This Week In Forest Carbon: Yurok Register First California Project

Here is a brief summary of this week’s coverage from the Forest Carbon Portal

17 February 2014 | California’s Yurok people and Australian project developer New Forests yesterday announced that they have successfully registered the first forest carbon project developed under the California Air Resources Board’s (ARB) protocol for US forests.
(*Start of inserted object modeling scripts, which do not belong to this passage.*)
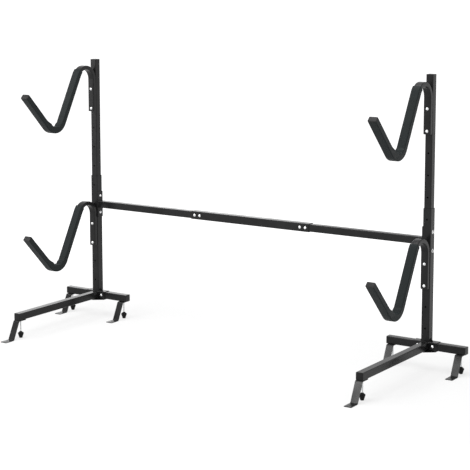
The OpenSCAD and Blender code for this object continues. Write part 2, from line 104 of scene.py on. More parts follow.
def makeGrainGroup():
    # a fine grain as a height, and slow patches that shift colour and roughness
    group, given, made = makeGroup(
        "surfaceGrain",
        [("Vector", "Vector"), ("Grain Scale", "Float"), ("Patch Scale", "Float"),
         ("Deep", "Color"), ("Pale", "Color"), ("Smooth", "Float"), ("Rough", "Float")],
        [("Color", "Color"), ("Roughness", "Float"), ("Height", "Float")],
    )
    links = group.links
    usualNoise = {"From_Min": 0.32, "From_Max": 0.68}  # where most of the patches' values lie
    grain = fill(addNode(group, "TexNoise"), Detail=3.0, Roughness=0.6)
    patch = fill(addNode(group, "TexNoise"), Detail=4.0, Roughness=0.55)
    spread = fill(addNode(group, "MapRange"), **usualNoise)
    tone = addNode(group, "Mix", data_type="RGBA")
    polish = fill(addNode(group, "MapRange"), **usualNoise)
    links.new(given.outputs["Vector"], grain.inputs["Vector"])
    links.new(given.outputs["Vector"], patch.inputs["Vector"])
    links.new(given.outputs["Grain Scale"], grain.inputs["Scale"])
    links.new(given.outputs["Patch Scale"], patch.inputs["Scale"])
    links.new(patch.outputs["Fac"], spread.inputs["Value"])
    links.new(patch.outputs["Fac"], polish.inputs["Value"])
    links.new(given.outputs["Smooth"], polish.inputs["To Min"])
    links.new(given.outputs["Rough"], polish.inputs["To Max"])
    links.new(spread.outputs["Result"], tone.inputs["Factor"])
    links.new(given.outputs["Deep"], tone.inputs["A"])
    links.new(given.outputs["Pale"], tone.inputs["B"])
    links.new(tone.outputs["Result"], made.inputs["Color"])
    links.new(polish.outputs["Result"], made.inputs["Roughness"])
    links.new(grain.outputs["Fac"], made.inputs["Height"])
    return group


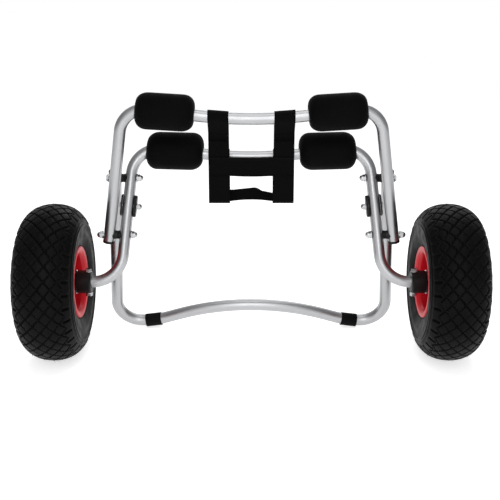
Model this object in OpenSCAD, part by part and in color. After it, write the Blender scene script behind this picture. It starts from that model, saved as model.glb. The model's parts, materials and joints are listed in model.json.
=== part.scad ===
// Folding boat trolley: two hinged tube frames, a stand, webbing and two pneumatic wheels.
// Millimetres. X is across the trolley, Y runs from front to back, Z is up, ground at Z = 0.

/* [Layout] */
// height of the wheel axis above the ground
axle_z = 130; // [120:1:150]
// Y of the wheel axis, so that the whole trolley is centred on Y = 0
axle_y = -15.45; // [-60:0.01:30]
// X of the wheel centre plane
wheel_x = 324.5; // [300:0.5:350]

/* [Tubes] */
// outer radius of the main and cradle tubes
tube_r = 9.5; // [8:0.5:12]
// outer radius of the stand tube
stand_r = 10.5; // [9:0.5:13]
// tube wall
wall = 1.5; // [1:0.1:3]

/* [Main frame] */
// how far the main frame leans back, degrees
lean_b = 11; // [0:0.5:20]
// X where the leg line meets the stub line
leg_b_x = 217.6; // [200:0.1:230]
// how much the leg comes in for each mm up
leg_b_in = 0.11; // [0:0.0005:0.15]
// height of the top bar's middle along the frame
bar_b = 207.4; // [180:0.1:240]
// slope of each half of the main bar, degrees
slope_b = 6; // [0:0.5:10]
// radius of the top corners
corner_b = 45; // [30:1:70]
// radius of the bend into the stub
stub_bend = 52; // [40:1:70]

/* [Cradle frame] */
// how far the cradle leans forward at rest, degrees
lean_a = -7; // [-15:0.5:0]
// distance of the lower hinge along the main frame, from the stub line
low_hinge = 78.5; // [60:0.5:100]
// X of the cradle leg at the hinge
leg_a_x = 235.1; // [225:0.1:250]
// how much the cradle leg comes in for each mm up
leg_a_in = 0.154; // [0:0.001:0.2]
// height of the cradle bar's middle above the hinge, along the frame
bar_a = 193.7; // [150:0.1:230]
// slope of each half of the cradle bar, degrees
slope_a = 6.5; // [0:0.5:10]
// radius of the cradle's top corners
corner_a = 40; // [30:1:70]
// leg length below the hinge
tail_a = 9.2; // [8:0.1:20]

/* [Stand] */
// distance of the upper hinge along the main frame, from the stub line
high_hinge = 172.3; // [150:0.1:190]
// how far the stand leans from upright, degrees
lean_c = 22; // [10:0.1:45]
// X of the stand leg at the hinge
leg_c_x = 225; // [220:0.1:240]
// how much the stand leg goes out for each mm down
leg_c_out = 0.083; // [0:0.001:0.2]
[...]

Located near the Klamath River, the Improved Forest Management project over 7,660 acres of Douglas fir and mixed hardwood will issue 704,520 offsets, destined for California’s compliance carbon market.

“Our partnership with New Forests will provide the Tribe with the means to boost biodiversity, accelerate watershed restoration, and increase the abundance of important cultural resources like acorns, huckleberry and hundreds of medicinal plants that thrive in a fully functioning forest ecosystem,” said Thomas P. O’Rourke Sr., Chairman of the Yurok Tribal Council.

On the voluntary side, the last installment of Ecosystem Marketplace’s buyer series explores why the National Geographic Society – perhaps best known for the stunning photos featured in its magazine – has been investing in forest carbon. Nat Geo purchases offsets from a reforestation project in Panama, an avoided deforestation (REDD) project in Brazil, and another REDD project in the Yaeda Valley of Tanzania to neutralize the impact of various aspects of its operations.

“Some people are not going to be comfortable using carbon offsets to counter their greenhouse gas (GHG) emissions,” National Geographic’s Chief Sustainability Officer Hans Wegner admits. “But we feel they are a viable way to deal with those emissions we cannot eliminate in our operations. So long as they are third-party certified, audited, and properly accounted for, we consider them an important tool.”

In global news, the United Nation’s (UN) Millennium Development Goals are set to expire in 2015, and countries are hard at work coming up with some new resolutions to rudder global development over the next generation. Forests are one of 32 themes addressed in the Sustainable Development Goals (SDGs), which a 30-member UN Open Working Group discussed in Indonesia last week.

Peter Holmgren, the Director of the Center for International Forestry Research (CIFOR), made a presentation to the group, highlighting the fact that forests are relevant to many of the other items on the world’s to-do list, from poverty eradication to food security to sustainable agriculture to water. Unlike the Millennium Development Goals, which were sector-specific, the SDGs will be set more holistically – lending themselves to a ‘landscape approach,’ Holmgren says. He suggests nine specific forest metrics that could be used to track progress going forward.